REQUIRED WORK: Using the data that follows, return exactly the lines from the one that contains "Keep writing the" through the one that contains "hose(valveEnd.matrix, hoseEnd.matrix), finish.hose));", ends included.

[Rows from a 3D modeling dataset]
▼
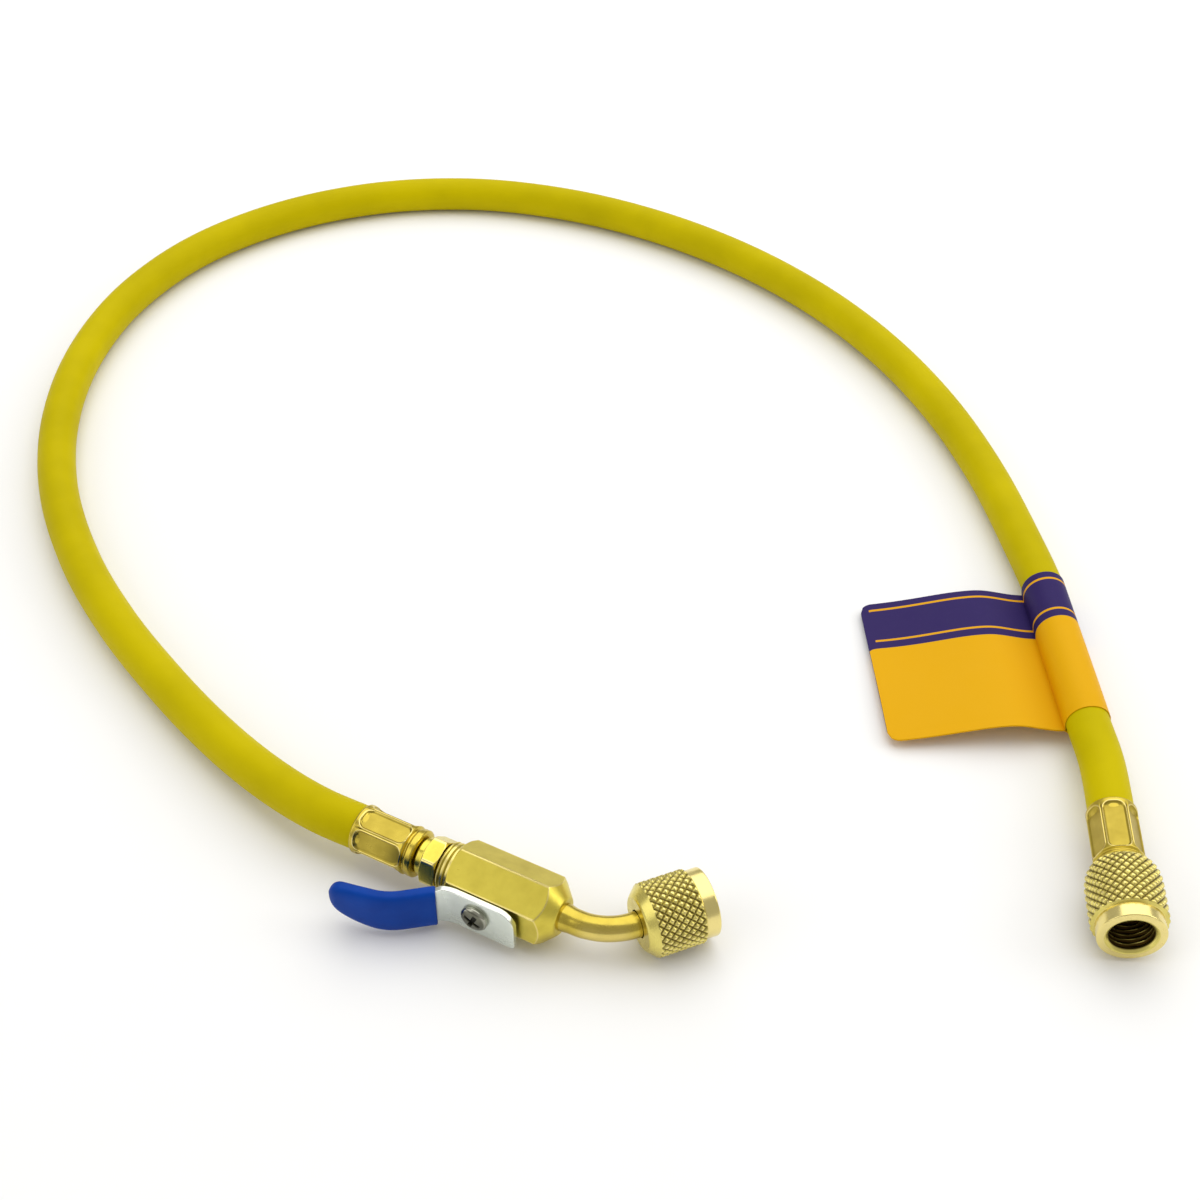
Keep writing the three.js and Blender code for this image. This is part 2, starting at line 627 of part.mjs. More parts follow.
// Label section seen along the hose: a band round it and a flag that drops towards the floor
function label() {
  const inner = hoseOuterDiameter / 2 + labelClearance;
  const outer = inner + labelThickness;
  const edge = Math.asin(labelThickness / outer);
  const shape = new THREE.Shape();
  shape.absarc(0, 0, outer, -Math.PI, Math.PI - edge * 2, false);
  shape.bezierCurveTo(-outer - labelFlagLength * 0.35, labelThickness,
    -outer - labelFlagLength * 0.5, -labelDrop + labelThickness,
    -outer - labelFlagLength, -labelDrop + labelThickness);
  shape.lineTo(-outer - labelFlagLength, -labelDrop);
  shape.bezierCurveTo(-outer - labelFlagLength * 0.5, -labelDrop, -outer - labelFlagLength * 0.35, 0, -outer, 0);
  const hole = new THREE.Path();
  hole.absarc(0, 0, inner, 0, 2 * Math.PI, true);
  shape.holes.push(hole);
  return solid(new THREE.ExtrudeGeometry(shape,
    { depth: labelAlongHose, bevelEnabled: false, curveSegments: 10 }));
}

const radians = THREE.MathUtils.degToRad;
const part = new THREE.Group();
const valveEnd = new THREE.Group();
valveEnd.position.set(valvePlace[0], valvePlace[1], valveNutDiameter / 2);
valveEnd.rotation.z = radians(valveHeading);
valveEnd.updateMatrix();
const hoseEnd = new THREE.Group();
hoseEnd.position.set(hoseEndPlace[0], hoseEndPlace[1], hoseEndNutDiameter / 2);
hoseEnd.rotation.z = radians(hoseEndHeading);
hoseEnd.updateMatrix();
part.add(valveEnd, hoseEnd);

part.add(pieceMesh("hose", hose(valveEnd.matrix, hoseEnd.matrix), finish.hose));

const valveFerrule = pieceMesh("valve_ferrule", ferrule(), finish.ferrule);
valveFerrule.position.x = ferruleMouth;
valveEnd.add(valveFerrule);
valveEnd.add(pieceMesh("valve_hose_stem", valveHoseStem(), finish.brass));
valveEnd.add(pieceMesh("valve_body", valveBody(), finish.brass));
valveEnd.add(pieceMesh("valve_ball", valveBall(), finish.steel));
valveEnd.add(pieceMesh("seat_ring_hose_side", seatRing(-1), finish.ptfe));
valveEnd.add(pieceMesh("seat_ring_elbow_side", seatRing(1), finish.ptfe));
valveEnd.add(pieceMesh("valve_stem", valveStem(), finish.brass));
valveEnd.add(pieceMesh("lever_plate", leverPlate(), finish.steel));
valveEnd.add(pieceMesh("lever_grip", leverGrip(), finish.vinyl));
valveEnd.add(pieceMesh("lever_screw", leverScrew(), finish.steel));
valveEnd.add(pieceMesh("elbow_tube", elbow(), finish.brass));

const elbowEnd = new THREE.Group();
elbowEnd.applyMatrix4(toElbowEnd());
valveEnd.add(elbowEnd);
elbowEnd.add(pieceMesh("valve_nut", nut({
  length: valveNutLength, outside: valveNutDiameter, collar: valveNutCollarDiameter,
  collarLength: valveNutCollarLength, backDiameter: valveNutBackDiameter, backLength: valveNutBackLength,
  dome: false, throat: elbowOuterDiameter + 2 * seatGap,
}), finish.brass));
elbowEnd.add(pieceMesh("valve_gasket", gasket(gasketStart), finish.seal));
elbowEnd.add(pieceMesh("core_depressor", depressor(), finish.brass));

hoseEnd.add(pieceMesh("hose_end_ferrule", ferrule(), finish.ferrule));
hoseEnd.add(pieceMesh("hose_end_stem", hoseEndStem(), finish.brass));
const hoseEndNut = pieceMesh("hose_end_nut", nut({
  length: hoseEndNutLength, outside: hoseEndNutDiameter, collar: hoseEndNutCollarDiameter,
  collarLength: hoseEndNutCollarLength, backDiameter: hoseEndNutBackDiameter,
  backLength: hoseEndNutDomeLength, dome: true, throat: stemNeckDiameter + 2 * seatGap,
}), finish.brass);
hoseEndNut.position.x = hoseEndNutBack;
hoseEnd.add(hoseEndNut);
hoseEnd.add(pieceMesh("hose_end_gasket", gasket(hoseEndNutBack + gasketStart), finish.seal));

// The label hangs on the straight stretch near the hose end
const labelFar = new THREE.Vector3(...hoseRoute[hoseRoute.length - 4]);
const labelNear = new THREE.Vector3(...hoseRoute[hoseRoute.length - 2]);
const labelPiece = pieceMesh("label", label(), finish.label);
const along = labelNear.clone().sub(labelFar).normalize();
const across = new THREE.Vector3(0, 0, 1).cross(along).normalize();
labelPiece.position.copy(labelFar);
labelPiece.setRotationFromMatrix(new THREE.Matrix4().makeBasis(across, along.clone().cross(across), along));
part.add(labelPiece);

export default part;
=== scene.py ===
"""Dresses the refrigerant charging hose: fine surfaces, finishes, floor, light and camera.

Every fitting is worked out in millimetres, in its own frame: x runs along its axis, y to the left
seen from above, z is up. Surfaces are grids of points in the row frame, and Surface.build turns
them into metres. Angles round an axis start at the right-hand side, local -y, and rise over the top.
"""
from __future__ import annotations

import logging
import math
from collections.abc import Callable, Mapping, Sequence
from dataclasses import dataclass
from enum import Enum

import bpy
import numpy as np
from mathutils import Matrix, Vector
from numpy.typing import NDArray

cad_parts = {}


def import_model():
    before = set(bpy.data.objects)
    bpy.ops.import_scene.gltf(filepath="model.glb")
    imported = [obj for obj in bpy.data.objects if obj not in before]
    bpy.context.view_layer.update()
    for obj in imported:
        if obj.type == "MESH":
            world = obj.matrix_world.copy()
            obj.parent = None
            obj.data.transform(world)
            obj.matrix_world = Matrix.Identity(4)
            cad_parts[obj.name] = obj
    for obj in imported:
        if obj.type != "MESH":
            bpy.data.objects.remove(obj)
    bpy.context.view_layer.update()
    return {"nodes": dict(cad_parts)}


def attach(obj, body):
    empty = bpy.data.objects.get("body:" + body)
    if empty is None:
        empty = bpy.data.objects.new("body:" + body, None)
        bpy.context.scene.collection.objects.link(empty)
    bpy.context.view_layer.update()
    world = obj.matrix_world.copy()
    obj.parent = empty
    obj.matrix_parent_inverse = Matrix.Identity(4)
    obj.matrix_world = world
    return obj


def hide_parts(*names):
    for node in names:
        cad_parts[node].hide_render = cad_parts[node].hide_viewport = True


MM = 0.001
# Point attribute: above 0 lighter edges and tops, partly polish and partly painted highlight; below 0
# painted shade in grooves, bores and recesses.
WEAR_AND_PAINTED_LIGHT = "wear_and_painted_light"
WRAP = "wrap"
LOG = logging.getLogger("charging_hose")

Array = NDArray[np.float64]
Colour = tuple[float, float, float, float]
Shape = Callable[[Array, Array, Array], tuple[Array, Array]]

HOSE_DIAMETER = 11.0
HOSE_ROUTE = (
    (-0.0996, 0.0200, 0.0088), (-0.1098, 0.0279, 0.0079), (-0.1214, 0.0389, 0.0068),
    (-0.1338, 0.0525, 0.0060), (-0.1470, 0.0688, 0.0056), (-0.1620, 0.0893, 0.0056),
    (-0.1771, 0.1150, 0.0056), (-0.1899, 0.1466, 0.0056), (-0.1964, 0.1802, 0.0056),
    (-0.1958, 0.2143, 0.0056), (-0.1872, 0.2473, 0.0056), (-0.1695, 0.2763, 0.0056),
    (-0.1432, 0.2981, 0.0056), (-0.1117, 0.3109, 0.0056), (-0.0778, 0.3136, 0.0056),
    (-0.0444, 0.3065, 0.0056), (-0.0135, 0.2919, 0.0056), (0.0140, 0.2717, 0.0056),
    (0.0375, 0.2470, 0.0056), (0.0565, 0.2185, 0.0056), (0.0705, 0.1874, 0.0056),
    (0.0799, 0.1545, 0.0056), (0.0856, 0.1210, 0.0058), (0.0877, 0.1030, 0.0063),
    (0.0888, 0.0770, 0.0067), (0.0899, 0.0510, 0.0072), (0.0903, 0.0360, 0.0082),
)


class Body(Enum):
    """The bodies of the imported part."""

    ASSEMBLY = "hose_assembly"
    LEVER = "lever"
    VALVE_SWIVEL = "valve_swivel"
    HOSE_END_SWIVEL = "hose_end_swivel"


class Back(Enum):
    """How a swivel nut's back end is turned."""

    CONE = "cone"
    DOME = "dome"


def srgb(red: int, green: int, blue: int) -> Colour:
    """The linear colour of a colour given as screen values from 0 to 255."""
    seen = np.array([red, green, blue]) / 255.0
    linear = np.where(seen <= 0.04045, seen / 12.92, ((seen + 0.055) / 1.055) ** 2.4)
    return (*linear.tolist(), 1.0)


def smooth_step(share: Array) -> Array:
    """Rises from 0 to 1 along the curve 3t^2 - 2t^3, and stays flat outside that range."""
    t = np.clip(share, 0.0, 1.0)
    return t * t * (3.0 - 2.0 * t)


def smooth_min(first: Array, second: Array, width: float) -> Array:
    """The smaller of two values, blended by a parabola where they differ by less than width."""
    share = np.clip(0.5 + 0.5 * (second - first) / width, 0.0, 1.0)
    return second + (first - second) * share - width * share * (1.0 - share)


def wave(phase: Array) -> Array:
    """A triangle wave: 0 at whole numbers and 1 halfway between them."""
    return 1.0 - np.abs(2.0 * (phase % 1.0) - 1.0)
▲
▼
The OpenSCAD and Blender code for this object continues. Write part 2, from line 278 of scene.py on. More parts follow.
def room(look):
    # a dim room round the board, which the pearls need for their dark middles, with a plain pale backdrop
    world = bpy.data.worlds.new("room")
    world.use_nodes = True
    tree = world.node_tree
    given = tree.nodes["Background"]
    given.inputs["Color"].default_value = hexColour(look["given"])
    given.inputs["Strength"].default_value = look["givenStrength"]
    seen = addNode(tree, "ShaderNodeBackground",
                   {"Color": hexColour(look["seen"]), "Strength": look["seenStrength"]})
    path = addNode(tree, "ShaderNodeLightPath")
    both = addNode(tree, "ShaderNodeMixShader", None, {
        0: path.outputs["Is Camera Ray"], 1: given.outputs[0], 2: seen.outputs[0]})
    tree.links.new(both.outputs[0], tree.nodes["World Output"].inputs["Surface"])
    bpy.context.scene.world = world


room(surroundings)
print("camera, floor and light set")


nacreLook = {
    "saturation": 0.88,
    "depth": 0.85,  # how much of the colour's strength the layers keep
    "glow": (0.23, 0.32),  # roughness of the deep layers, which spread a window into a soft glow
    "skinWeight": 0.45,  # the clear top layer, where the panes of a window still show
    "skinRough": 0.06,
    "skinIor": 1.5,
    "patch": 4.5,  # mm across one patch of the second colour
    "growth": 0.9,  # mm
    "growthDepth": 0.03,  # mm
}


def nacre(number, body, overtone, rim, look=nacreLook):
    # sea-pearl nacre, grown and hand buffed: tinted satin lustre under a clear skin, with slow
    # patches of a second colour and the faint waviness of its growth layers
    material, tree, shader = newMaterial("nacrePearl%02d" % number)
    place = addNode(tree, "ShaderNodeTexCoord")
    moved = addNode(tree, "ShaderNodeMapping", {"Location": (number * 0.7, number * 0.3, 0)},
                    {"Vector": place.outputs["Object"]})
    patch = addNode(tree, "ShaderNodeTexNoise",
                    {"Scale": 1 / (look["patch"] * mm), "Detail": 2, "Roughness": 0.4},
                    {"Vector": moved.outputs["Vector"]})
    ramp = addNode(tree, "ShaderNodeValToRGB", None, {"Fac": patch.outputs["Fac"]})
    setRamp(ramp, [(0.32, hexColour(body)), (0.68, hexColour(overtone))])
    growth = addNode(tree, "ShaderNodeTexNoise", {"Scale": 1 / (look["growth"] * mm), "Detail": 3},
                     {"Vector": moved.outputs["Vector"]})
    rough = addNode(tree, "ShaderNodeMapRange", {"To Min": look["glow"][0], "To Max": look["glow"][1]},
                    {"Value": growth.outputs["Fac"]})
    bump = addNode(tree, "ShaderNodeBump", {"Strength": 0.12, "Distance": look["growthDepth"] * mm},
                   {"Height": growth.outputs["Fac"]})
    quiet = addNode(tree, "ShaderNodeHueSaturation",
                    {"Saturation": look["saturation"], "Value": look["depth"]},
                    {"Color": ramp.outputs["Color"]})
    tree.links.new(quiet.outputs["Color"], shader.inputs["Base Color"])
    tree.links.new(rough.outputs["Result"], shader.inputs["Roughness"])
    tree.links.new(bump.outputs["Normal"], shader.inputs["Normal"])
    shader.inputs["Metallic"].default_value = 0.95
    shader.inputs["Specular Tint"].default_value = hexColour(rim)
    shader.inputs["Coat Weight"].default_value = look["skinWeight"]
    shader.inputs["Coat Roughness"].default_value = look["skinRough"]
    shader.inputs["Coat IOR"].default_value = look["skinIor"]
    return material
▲
EXERCISE ANSWER:
Keep writing the three.js and Blender code for this image. This is part 2, starting at line 627 of part.mjs. More parts follow.
// Label section seen along the hose: a band round it and a flag that drops towards the floor
function label() {
  const inner = hoseOuterDiameter / 2 + labelClearance;
  const outer = inner + labelThickness;
  const edge = Math.asin(labelThickness / outer);
  const shape = new THREE.Shape();
  shape.absarc(0, 0, outer, -Math.PI, Math.PI - edge * 2, false);
  shape.bezierCurveTo(-outer - labelFlagLength * 0.35, labelThickness,
    -outer - labelFlagLength * 0.5, -labelDrop + labelThickness,
    -outer - labelFlagLength, -labelDrop + labelThickness);
  shape.lineTo(-outer - labelFlagLength, -labelDrop);
  shape.bezierCurveTo(-outer - labelFlagLength * 0.5, -labelDrop, -outer - labelFlagLength * 0.35, 0, -outer, 0);
  const hole = new THREE.Path();
  hole.absarc(0, 0, inner, 0, 2 * Math.PI, true);
  shape.holes.push(hole);
  return solid(new THREE.ExtrudeGeometry(shape,
    { depth: labelAlongHose, bevelEnabled: false, curveSegments: 10 }));
}

const radians = THREE.MathUtils.degToRad;
const part = new THREE.Group();
const valveEnd = new THREE.Group();
valveEnd.position.set(valvePlace[0], valvePlace[1], valveNutDiameter / 2);
valveEnd.rotation.z = radians(valveHeading);
valveEnd.updateMatrix();
const hoseEnd = new THREE.Group();
hoseEnd.position.set(hoseEndPlace[0], hoseEndPlace[1], hoseEndNutDiameter / 2);
hoseEnd.rotation.z = radians(hoseEndHeading);
hoseEnd.updateMatrix();
part.add(valveEnd, hoseEnd);

part.add(pieceMesh("hose", hose(valveEnd.matrix, hoseEnd.matrix), finish.hose));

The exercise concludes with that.